Nick: She is incredible in this! Jumping back to the sounds of the film – I saw in a previous interview, Tanya mentions being very aware of the sounds she heard on the night of the incident that inspired this story. How did you both collaborate on taking those sounds from Tanya’s experience and creating such an eerie soundscape for this short?
Luisa Martiri: That’s a good question. We have an incredible sound designer in Jennifer Leonforte, who is an absolute legend, and she created a beautiful soundscape. And the interesting part about this is that we had the score and sounds kind of working beautifully together. So, Madeline [Cocolas, composer] manipulated train sounds to enhance the score. It was just a great use of an aural soundscape. It really helped build that atmosphere and tension and mood.

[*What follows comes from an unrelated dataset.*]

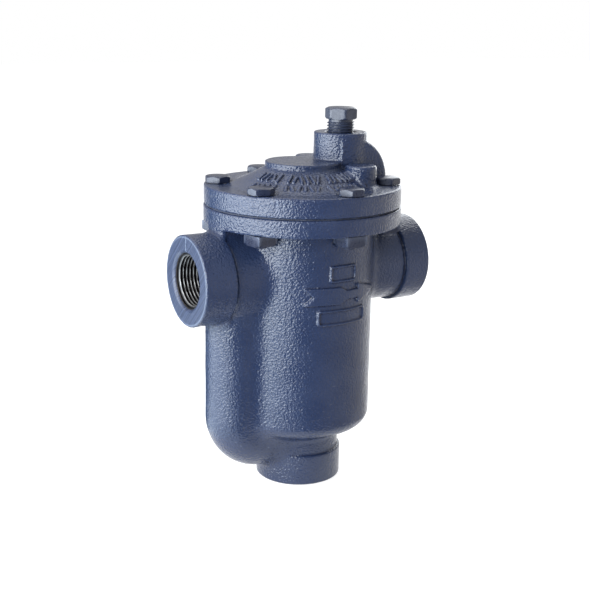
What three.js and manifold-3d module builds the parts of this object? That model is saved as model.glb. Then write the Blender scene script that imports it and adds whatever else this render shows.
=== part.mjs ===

Nick: I don’t want to spoil the ending, but it’s powerful and done in a very visually interesting way. Plus, it calls back to the bible verse at the beginning of the short! How did you convey the idea for that shot to your actors, your crew, and more importantly, those who were funding the film? Because it’s an ambitious visual you pulled off!
Luisa Martiri: Using our storyboard artist was incredibly useful for this because this was the first time that I had worked with VFX. I truly had no idea what I was doing! So, we storyboarded the entire film and presented that to Screen Queensland and it got them really excited.
And because we were so into the filming while on set, it never really occurred to us until post-production that if the effects weren’t good, this is going to crumble. But thankfully, Tim Bahrij (VFX Artist) was a one man show and did an absolutely incredible job of visual effects. When we got the first lots od 3D mock-ups, we were like: ‘holy shit!’ It was incredible.
Everything in this film, the sound, score, editing and visual effects, really brought this film together and I’m so thankful for our team!
Thank you very much to Luisa for her time to talk about The Moths Will Eat Them Up. Be on the look out for the short playing a various film festivals around the world.